La Bane NOR, la société chargée de gérer l’infrastructure des chemins de fer norvégiens, propriétaire de l’immeuble, avait permis au collectif d’investir le bâtiment, avant de récemment ordonner qu’il soit vidé, pour le récupérer plus tôt que prévu. À Gamlebyen, il n’est pas rare de croiser des bâtisses et des maisons vides, et ce lieu va s’ajouter à cette liste, alors que Bane NOR ne semble même pas avoir de projet concret à y mener. L’entreprise justifie la résiliation du contrat par l’état de l’immeuble ; de gros travaux seraient nécessaires.
Mats joue dans trois formations de punk hardcore : Asinin, Assistert Sjølmord et Que Lindo. Il est devenu en peu de temps une figure assez active de la scène scandinave, aussi parce qu’il organise des events et en conçoit la plupart des affiches – quand il n’est pas un genre de D.A. pour d’autres graphistes. C’est un gars que je connais via le skate, et je l’ai fréquenté pendant mes trois années à Oslo.
Le jour de l’événement, l’atmosphère est chaleureuse. Les résident·es ont préparé un buffet et les concerts se succèdent. Dans ce genre de contexte, mes compétences de photographe de skate se montrent assez utiles : réagir rapidement, s’approcher des gens et appuyer sur l’obturateur au hasard. Chercher le moment décisif. Mais surtout, rester debout et protéger l’appareil photo des bras et des jambes qui volent. Dans ces moments-là, plus on enfile les verres, plus on devient audacieux. De l’ivresse et du sport.
Reste que l’ambiance générale est bon enfant, loin d’une violence présumée à laquelle les plus béotien·nes pourraient nous associer. La présence de gosses en atteste.

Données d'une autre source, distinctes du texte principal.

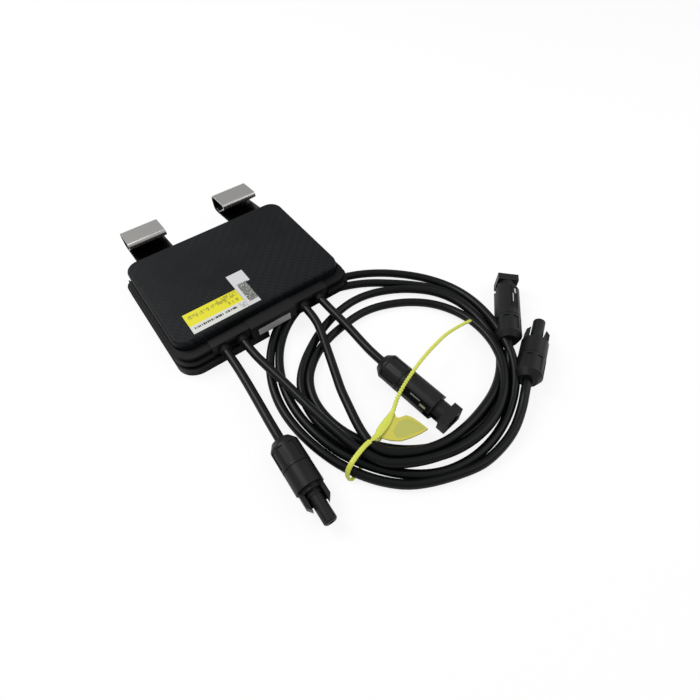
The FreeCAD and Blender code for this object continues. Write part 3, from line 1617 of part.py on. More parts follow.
# Checks, then one file for each sub-part
document.recompute()
faults = []
for made in document.Objects:
    if set(made.State) & {"Invalid", "Error"}:
        faults.append("%s %s" % (made.Name, made.State))
for label, made in nodes.items():
    shape = made.Shape
    if shape.isNull() or not shape.isValid() or shape.Volume <= 0:
        faults.append("%s has no valid solid" % label)
for fault in faults:
    print("FAULT", fault)
os.makedirs("parts", exist_ok=True)
for label, made in nodes.items():
    made.Shape.exportStep("parts/%s.step" % label)
print("%d sub-parts written" % len(nodes))
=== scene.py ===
"""A solar power optimizer with its clips, leads, coil and connectors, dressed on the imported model."""
import json
import math
from collections import namedtuple

import bpy
import bmesh
from mathutils import Matrix, Vector


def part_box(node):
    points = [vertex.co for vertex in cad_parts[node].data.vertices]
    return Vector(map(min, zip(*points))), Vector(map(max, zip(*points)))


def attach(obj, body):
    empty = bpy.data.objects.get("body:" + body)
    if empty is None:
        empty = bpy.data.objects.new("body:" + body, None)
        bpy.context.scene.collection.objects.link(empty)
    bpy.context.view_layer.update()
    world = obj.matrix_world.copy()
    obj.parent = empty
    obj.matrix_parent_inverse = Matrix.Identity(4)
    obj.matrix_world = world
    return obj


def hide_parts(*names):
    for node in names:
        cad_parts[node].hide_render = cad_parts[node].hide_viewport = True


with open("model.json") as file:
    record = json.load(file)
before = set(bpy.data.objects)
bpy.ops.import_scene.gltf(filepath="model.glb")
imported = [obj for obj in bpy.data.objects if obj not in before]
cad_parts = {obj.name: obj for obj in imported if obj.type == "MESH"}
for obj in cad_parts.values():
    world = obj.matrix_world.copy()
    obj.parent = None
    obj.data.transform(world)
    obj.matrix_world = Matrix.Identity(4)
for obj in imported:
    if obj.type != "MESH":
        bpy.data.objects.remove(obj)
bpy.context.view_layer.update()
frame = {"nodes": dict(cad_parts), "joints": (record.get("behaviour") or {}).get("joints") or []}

MM = 0.001


def mm(x, y, z=0.0):
    """A point given in millimetres, in the scene's metres."""
    return Vector((x, y, z)) * MM


def edges(node):
    """A CAD node's lowest and highest corner, in millimetres."""
    low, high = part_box(node)
    return low / MM, high / MM


# Materials
# Sockets of a Mix node that mixes colours
MIX_FIRST = 6
MIX_SECOND = 7
MIX_RESULT = 2

NOISE_ROUGHNESS = 0.55
MOTTLE_SCALE = 45.0
SHEEN_SCALE = 130.0
SHEEN_RANGE = (-0.06, 0.08)
GRAIN_DETAIL = 2.0
GRAIN_STRENGTH = 0.35
GRAIN_DEPTH = 0.00006

WEAVE_PITCH = 0.0022
WEAVE_CROSS = 0.45
WEAVE_TO_UNIT = 0.34
PATCH_SCALE = 26.0
PATCH_DETAIL = 2.0
PATCH_CONTRAST = 4.0
PATCH_START = 1.35
PATCH_LEAST = 0.08
WEAVE_SHEEN_SCALE = 60.0
WEAVE_SHEEN_RANGE = (-0.05, 0.07)
WEAVE_STRENGTH = 0.5
WEAVE_DEPTH = 0.00009
WEAVE_SPECULAR = 0.13

BRUSH_STRETCH = (40.0, 2400.0, 2400.0)
BRUSH_DETAIL = 4.0
BRUSH_SHEEN_RANGE = (-0.08, 0.1)
BRUSH_STRENGTH = 0.12
BRUSH_DEPTH = 0.00002
LABEL_SPECULAR = 0.3
SPECKLE_DETAIL = 1.0


def new_material(name, color, roughness, metallic=0.0, specular=0.5):
    material = bpy.data.materials.new(name)
    material.use_nodes = True
    shader = material.node_tree.nodes["Principled BSDF"]
    shader.inputs["Base Color"].default_value = (*color, 1.0)
    shader.inputs["Roughness"].default_value = roughness
    shader.inputs["Metallic"].default_value = metallic
    shader.inputs["Specular IOR Level"].default_value = specular
    material.diffuse_color = (*color, 1.0)
    return material


def add_node(material, kind, **values):
    made = material.node_tree.nodes.new(kind)
    for key, value in values.items():
        setattr(made, key, value)
    return made


def join(material, source, target):
    material.node_tree.links.new(source, target)


def math_node(material, operation, first, second=None):
    made = add_node(material, "ShaderNodeMath", operation=operation)
    for number, value in enumerate((first, second)):
        if value is None:
            continue
        if isinstance(value, (int, float)):
            made.inputs[number].default_value = value
        else:
            join(material, value, made.inputs[number])
    return made.outputs[0]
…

Les concerts suivants auxquels j’ai pu assister étaient organisés dans les sous-sols et les salles d’autres squats. Ces lieux, comme Barrikaden, Blitz ou Hausmania, anarcho-communistes et autogérés, sont reconnus par la ville et fonctionnent comme des centres culturels. Ils tournent grâce à des bénévoles et sont des jolis refuges pour quiconque voudrait mettre en place un projet discret ou au stade d’ébauche.